◆ **PROBLEM TO WORK ON**
The listing below contains a span that opens with the line containing "on the bench." and closes with the line containing "cad_parts[node].hide_render = cad_parts[node].hide_viewport". Return that span exactly.

◆ **RECORD EXTRACTS**
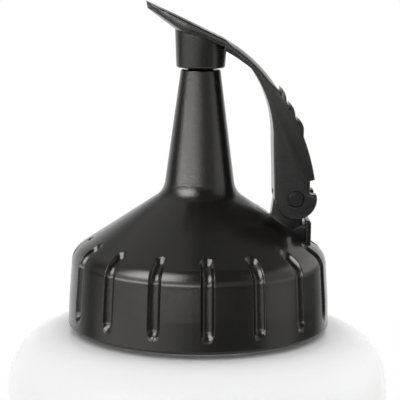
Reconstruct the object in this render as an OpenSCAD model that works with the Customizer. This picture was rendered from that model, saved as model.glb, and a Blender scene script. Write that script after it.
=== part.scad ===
// Squeeze bottle for sauces, with a wide screw cap, a tapered nozzle and a flip lever that closes it.
// The origin is the middle of the underside of the bottle. The hinge of the lever is on the +X side.

/* [Bottle] */
// Outside diameter of the bottle body
bottle_d = 82.4; // [76:0.2:92]
// Height of the flat ledge that the neck rises from
ledge_z = 195; // [150:1:230]
// Radius of the round between the body and the ledge
shoulder_r = 11.6; // [8:0.1:12]
// Wall of the body
wall = 1.2; // [1:0.1:1.6]
// Depth of the hollow under the base
base_push = 2.4; // [1:0.1:4]
// Outside radius of the neck, under its thread
neck_r = 24; // [23.9:0.05:24.1]
// Inside radius of the mouth
mouth_r = 22; // [21:0.1:22.4]
// Height of the neck above the cap's lower edge
neck_rise = 12.4; // [12:0.1:12.6]

/* [Thread] */
// Rise of the thread in one turn
pitch = 4; // [3.6:0.1:4.4]
// Radius over the crest of the bottle's thread
thread_r = 25.3; // [25:0.05:25.4]
// Turns of thread on the bottle
neck_turns = 1.5; // [1.2:0.1:1.7]
// Turns of thread in the cap
cap_turns = 1.25; // [1:0.05:1.4]

/* [Cap] */
// Outside radius at the cap's lower edge
cap_r = 28.2; // [27.8:0.1:29]
// Gap between the cap's lower edge and the ledge
rim_gap = 1.1; // [0.8:0.1:2]
// Bore of the cap
cap_bore_r = 25.75; // [25.7:0.05:25.9]
// Number of grip grooves round the cap
grooves = 16; // [8:1:18]
// Turn of the grooves from the hinge
groove_turn = 2.8; // [-11:0.1:11]
// Radius of the tool that cuts a groove
groove_r = 1.4; // [1.1:0.05:1.6]
// Distance of the groove's centre line outside the surface
groove_out = 0.35; // [0.2:0.05:0.6]

/* [Nozzle] */
// Height of the nozzle's shoulder above the cap's lower edge
nozzle_z = 54.9; // [48:0.1:60]
// Radius of the nozzle at that shoulder
nozzle_r = 4.22; // [3.9:0.01:4.6]
// Radius of the outlet
outlet_r = 1.5; // [1:0.05:1.6]
// Height of the small spigot that stands on the nozzle
spigot_h = 1.7; // [1.2:0.1:1.8]

/* [Lever] */
// Width of the lever across the hinge
lever_w = 11; // [10:0.1:12]
// Distance of the hinge pin from the bottle's axis
pin_x = 20.4; // [20.3:0.05:20.5]
// Height of the hinge pin above the cap's lower edge
pin_z = 28; // [27.9:0.05:28.1]
// Radius of the lever's round end
end_r = 4.45; // [4.2:0.05:4.5]
// Thickness of the lug between the lever's cheeks
lug_w = 4.5; // [3.5:0.1:5]
// Radius of the pin's shank
pin_r = 1.25; // [1:0.05:1.3]
// Radius of the pin's heads
pin_head_r = 1.72; // [1.6:0.02:1.8]

/* [Hidden] */
$fn = 96;

bottle_r = bottle_d / 2;
rim_z = ledge_z + rim_gap;
neck_top = rim_z + neck_rise;
// Each turn of thread is broken into ridges, one every step, each as long as the span.
ridge_step = 45;
ridge_span = 38;
// The sealing ring lies between the neck and the cap with a hair of room at each face.
ring_h = 1.2;
ring_gap = 0.1;
roof_z = neck_rise + ring_h + 2 * ring_gap;
ring_bore_r = 21.8;
ring_r = 25.2;

// The cap's outline, as radius and height above its lower edge.
side_mid = [27.95, 6.5];
side_top = [27.48, 13];
slope_low = [23.6, 18.3];
slope = 1.5;
cap_corner = [27.32, slope_low[1] - (27.32 - slope_low[0]) / slope];
cap_round = 4.4;
foot = [7.68, slope_low[1] + (slope_low[0] - 7.68) / slope];
foot_round = 4.5;
dome_wall = 2.4;
outlet_len = 4;

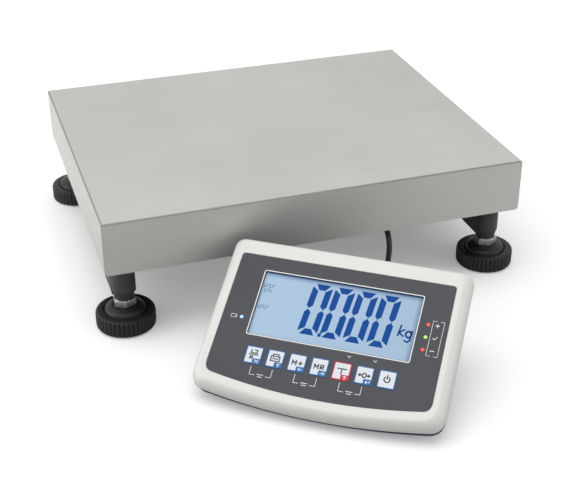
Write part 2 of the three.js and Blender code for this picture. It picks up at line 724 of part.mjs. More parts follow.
function keys(group) {
  const x = KEY_WIDTH / 2;
  const y = KEY_HEIGHT / 2;
  const under = -SHELL_WALL - GAP;
  keyCentres().forEach((u, i) => {
    const cap = block(u - x, u + x, KEY_V - y, KEY_V + y, under - KEY_FLANGE, KEY_PROUD);
    const flange = block(u - x - 1, u + x + 1, KEY_V - y - 1, KEY_V + y + 1, under - KEY_FLANGE, under);
    group.add(piece(`key_${i + 1}`, join(cap, flange), i === 4 ? 'key_red' : 'key_blue'));
  });
}

function lamps(group) {
  const under = -SHELL_WALL - GAP;
  const lens = (u, v) => barZ(u, v, LAMP_RADIUS, LAMP_RADIUS, under - 1, GAP, 12);
  const reach = LAMP_PITCH + 3;
  const strip = block(LAMP_U - 3, LAMP_U + 3, LAMP_V - reach, LAMP_V + reach, under - 1, under);
  const single = block(-LAMP_U - 3, -LAMP_U + 3, CHARGE_LAMP_V - 3, CHARGE_LAMP_V + 3, under - 1, under);
  group.add(piece('tolerance_lamps', join(strip, ...lampCentres().map((v) => lens(LAMP_U, v))), 'lamp'));
  group.add(piece('charge_lamp', join(single, lens(-LAMP_U, CHARGE_LAMP_V)), 'lamp'));
}

function electronics(group) {
  const half = FACE_HALF_TOP - LOWER_SHELL_INSET - SHELL_WALL - BOARD_SIDE_GAP;
  const front = FACE_CORNER + BOARD_END_GAP;
  const back = FACE_TOP - BOARD_END_GAP;
  const board = block(-half, half, front, back, BOARD_W - BOARD_THICKNESS, BOARD_W);
  const floor = SHELL_REAR_W + SHELL_WALL + BATTERY_FLOOR_GAP;
  group.add(piece('circuit_board', board, 'board'));
  group.add(piece('battery', block(-60, 30, -20, 8, floor, floor + BATTERY_HEIGHT), 'battery'));
}

// A panel-mount connector with the cable's strain relief on it, about the w axis.
function cablePlug() {
  const body = turned([
    [0, -PLUG_OUT],
    [CABLE_RADIUS + 1, -PLUG_OUT],
    [CABLE_RADIUS + 2.6, -10],
    [GLAND_RADIUS - 1, -8],
    [GLAND_RADIUS - 1, -3],
    [GLAND_FLANGE, -3],
    [GLAND_FLANGE, -GAP],
    [GLAND_RADIUS, -GAP],
    [GLAND_RADIUS, SHELL_WALL + 6],
    [0, SHELL_WALL + 6],
  ], 20);
  const plug = piece('cable_plug', body, 'black_plastic');
  plug.position.set(PLUG_U, PLUG_V, SHELL_REAR_W);
  return plug;
}

function powerInlet() {
  const body = turned([
    [0, 2],
    [2.8, 2],
    [2.8, -1.5],
    [INLET_RADIUS + 2, -1.5],
    [INLET_RADIUS + 2, -GAP],
    [INLET_RADIUS, -GAP],
    [INLET_RADIUS, 12],
    [0, 12],
  ], 20);
  const inlet = piece('power_inlet', body, 'black_plastic');
  inlet.position.set(INLET_U, PLUG_V, SHELL_REAR_W);
  return inlet;
}

// A point of the face frame's (v, w) plane in the desk frame: [back, up].
function onDesk(v, w) {
  const back = v * Math.cos(DISPLAY_TILT) - w * Math.sin(DISPLAY_TILT);
  const up = DISPLAY_Z + v * Math.sin(DISPLAY_TILT) + w * Math.cos(DISPLAY_TILT);
  return [back, up];
}

function deskStand() {
  const [hingeBack, hingeUp] = onDesk(HINGE_V, HINGE_W);
  const footBack = hingeBack + STAND_FOOT_BACK;
  const length = Math.hypot(STAND_FOOT_BACK, hingeUp);
  const along = [STAND_FOOT_BACK / length, -hingeUp / length];
  const half = STAND_SHEET / 2;
  const at = (distance, offset) => [
    hingeBack + along[0] * distance - along[1] * offset,
    hingeUp + along[1] * distance + along[0] * offset,
  ];
  const end = length - 0.5;
  const plate = sidePrism([at(9, -half), at(end, -half), at(end, half), at(9, half)], KNUCKLE_TO);
  const lip = sidePrism([
    [footBack - half, 0], [footBack + STAND_LIP, 0],
    [footBack + STAND_LIP, STAND_SHEET], [footBack - half, STAND_SHEET],
  ], KNUCKLE_TO);
  const notch = sidePrism([
    at(STAND_NOTCH_START, -20), at(length + 20, -20), at(length + 20, 30), at(STAND_NOTCH_START, 30),
  ], STAND_NOTCH_HALF);
  const below = block(-100, 100, footBack - 60, footBack + 60, -20, 0);
  const neck = sidePrism([at(0, -half), at(10, -half), at(10, half), at(0, half)], KNUCKLE_TO);
  const knuckle = barX(hingeBack, hingeUp, KNUCKLE_RADIUS, -KNUCKLE_TO, KNUCKLE_TO);
  const between = block(
    -KNUCKLE_FROM, KNUCKLE_FROM, hingeBack - 20, hingeBack + 20, hingeUp - 8.6, hingeUp + 20,
  );
  const bore = barX(hingeBack, hingeUp, HINGE_PIN_RADIUS + GAP, -KNUCKLE_TO - 1, KNUCKLE_TO + 1);
  const ends = cut(join(neck, knuckle), between);
  const stand = cut(join(plate, lip, ends), notch, below, bore);
  return piece('desk_stand', stand, 'frame_paint');
}

// A prism along u, both ways from the middle, from corners of [back, up].
function sidePrism(corners, half) {
  const shape = new THREE.Shape(corners.map(([back, up]) => new THREE.Vector2(back, up)));
  const body = new THREE.ExtrudeGeometry(shape, { depth: 2 * half, bevelEnabled: false });
  body.translate(0, 0, -half);
  const turn = new THREE.Matrix4().makeBasis(
    new THREE.Vector3(0, 1, 0),
    new THREE.Vector3(0, 0, 1),
    new THREE.Vector3(1, 0, 0),
  );
  body.applyMatrix4(turn);
  return toSolid(body);
}

function hingePin() {
  const [back, up] = onDesk(HINGE_V, HINGE_W);
  const pin = barX(back, up, HINGE_PIN_RADIUS, -HINGE_PIN_HALF, HINGE_PIN_HALF, 16);
  return piece('stand_hinge_pin', pin, 'zinc');
}

// A pad from the desk up to the housing's sloping underside.
function frontPad() {
  const [lowBack, lowUp] = onDesk(FACE_BOTTOM, -SHELL_FRONT_DEPTH);
  const [highBack, highUp] = onDesk(WEDGE_START, -SHELL_BACK);
  const slope = (highUp - lowUp) / (highBack - lowBack);
  const front = lowBack + PAD_SETBACK;
  const height = lowUp + slope * PAD_SETBACK - GAP;
  const pad = block(-PAD_HALF, PAD_HALF, front, front + PAD_WIDTH, 0, height);
  return piece('display_front_pad', pad, 'rubber');
}

// ---- assembly -----------------------------------------------------------

function buildPlatform() {
  const platform = new THREE.Group();
  platform.add(weighingPlate());
  bumpers(platform);
  carrier(platform);
  loadCell(platform);
  lowerFrame(platform);
  overloadStops(platform);
  levellingFeet(platform);
  platform.add(bubbleLevel());
  platform.add(cableGland());
  return platform;
}

function buildHousing() {
  const housing = new THREE.Group();
  housing.add(topShell());
  housing.add(bottomShell());
  housing.add(facePanel());
  housing.add(screen());
  keys(housing);
  lamps(housing);
  electronics(housing);
  housing.add(cablePlug());
  housing.add(powerInlet());
  housing.rotation.x = DISPLAY_TILT;
  housing.position.z = DISPLAY_Z;
  return housing;
}

// The desk frame: its origin is on the bench below the face centre.
function deskFrame(...children) {
  const desk = new THREE.Group();
  desk.rotation.z = DISPLAY_YAW;
  desk.position.set(DISPLAY_X, DISPLAY_Y, 0);
  desk.add(...children);
  return desk;
}

const object = new THREE.Group();
object.add(buildPlatform());
object.add(deskFrame(buildHousing(), deskStand(), hingePin(), frontPad()));
object.updateMatrixWorld(true);
const footprint = new THREE.Box3().setFromObject(object, true);

object.add(cableRun('cable_platform_run', PLATFORM_RUN, 20));
object.add(deskFrame(cableCoil(), cableRun('cable_display_run', DISPLAY_RUN, 14)));

// The origin is the middle of the footprint, on the bench.
object.position.set(
  -(footprint.min.x + footprint.max.x) / 2,
  -(footprint.min.y + footprint.max.y) / 2,
  -footprint.min.z,
);

export default object;
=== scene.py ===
import math

import bmesh
import bpy
from mathutils import Matrix, Vector


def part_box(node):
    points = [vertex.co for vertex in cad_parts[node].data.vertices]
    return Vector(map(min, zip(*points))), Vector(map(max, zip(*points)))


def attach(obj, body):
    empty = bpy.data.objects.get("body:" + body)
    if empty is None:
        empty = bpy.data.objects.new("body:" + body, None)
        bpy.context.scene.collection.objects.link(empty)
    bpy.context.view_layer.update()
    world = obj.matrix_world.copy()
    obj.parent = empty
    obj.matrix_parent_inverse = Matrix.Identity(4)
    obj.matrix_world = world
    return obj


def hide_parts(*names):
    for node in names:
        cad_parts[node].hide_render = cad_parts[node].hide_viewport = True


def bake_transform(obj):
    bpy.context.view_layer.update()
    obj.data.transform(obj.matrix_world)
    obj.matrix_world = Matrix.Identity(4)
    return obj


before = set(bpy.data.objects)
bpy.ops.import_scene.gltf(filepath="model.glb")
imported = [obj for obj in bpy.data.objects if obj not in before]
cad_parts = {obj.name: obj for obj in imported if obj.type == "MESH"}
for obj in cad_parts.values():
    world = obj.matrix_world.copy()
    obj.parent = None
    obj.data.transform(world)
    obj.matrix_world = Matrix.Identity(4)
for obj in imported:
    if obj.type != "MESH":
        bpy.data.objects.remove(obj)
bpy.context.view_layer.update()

# ---- where things are ----------------------------------------------------

MM = 0.001
plate_low, plate_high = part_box("weighing_plate")
PLATE_CENTRE = (plate_low + plate_high) / 2
PLATE_LENGTH = plate_high.x - plate_low.x
PLATE_WIDTH = plate_high.y - plate_low.y
PLATE_TOP = plate_high.z
SKIRT_FOOT = plate_low.z

DISPLAY_YAW = math.radians(-36.2)
DISPLAY_TILT = math.radians(31.6)
DISPLAY_X, DISPLAY_Y, DISPLAY_Z = -37.2, -346.2, 80.3

CORNERS = ("front_left", "front_right", "rear_left", "rear_right")


def at_platform(x, y, z):
    """A point in millimetres from the floor under the plate's middle, as metres in the shared frame."""
    return Vector((PLATE_CENTRE.x + x * MM, PLATE_CENTRE.y + y * MM, z * MM))


def moved(x, y, z=0):
    """A shift given in millimetres."""
    return Matrix.Translation(Vector((x, y, z)) * MM)


platform_frame = Matrix.Translation(at_platform(0, 0, 0))
desk_frame = Matrix.Translation(at_platform(DISPLAY_X, DISPLAY_Y, 0)) @ Matrix.Rotation(DISPLAY_YAW, 4, "Z")
face_frame = desk_frame @ moved(0, 0, DISPLAY_Z) @ Matrix.Rotation(DISPLAY_TILT, 4, "X")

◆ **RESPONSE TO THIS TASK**
// The origin is the middle of the footprint, on the bench.
object.position.set(
  -(footprint.min.x + footprint.max.x) / 2,
  -(footprint.min.y + footprint.max.y) / 2,
  -footprint.min.z,
);

export default object;
=== scene.py ===
import math

import bmesh
import bpy
from mathutils import Matrix, Vector


def part_box(node):
    points = [vertex.co for vertex in cad_parts[node].data.vertices]
    return Vector(map(min, zip(*points))), Vector(map(max, zip(*points)))


def attach(obj, body):
    empty = bpy.data.objects.get("body:" + body)
    if empty is None:
        empty = bpy.data.objects.new("body:" + body, None)
        bpy.context.scene.collection.objects.link(empty)
    bpy.context.view_layer.update()
    world = obj.matrix_world.copy()
    obj.parent = empty
    obj.matrix_parent_inverse = Matrix.Identity(4)
    obj.matrix_world = world
    return obj


def hide_parts(*names):
    for node in names:
        cad_parts[node].hide_render = cad_parts[node].hide_viewport = True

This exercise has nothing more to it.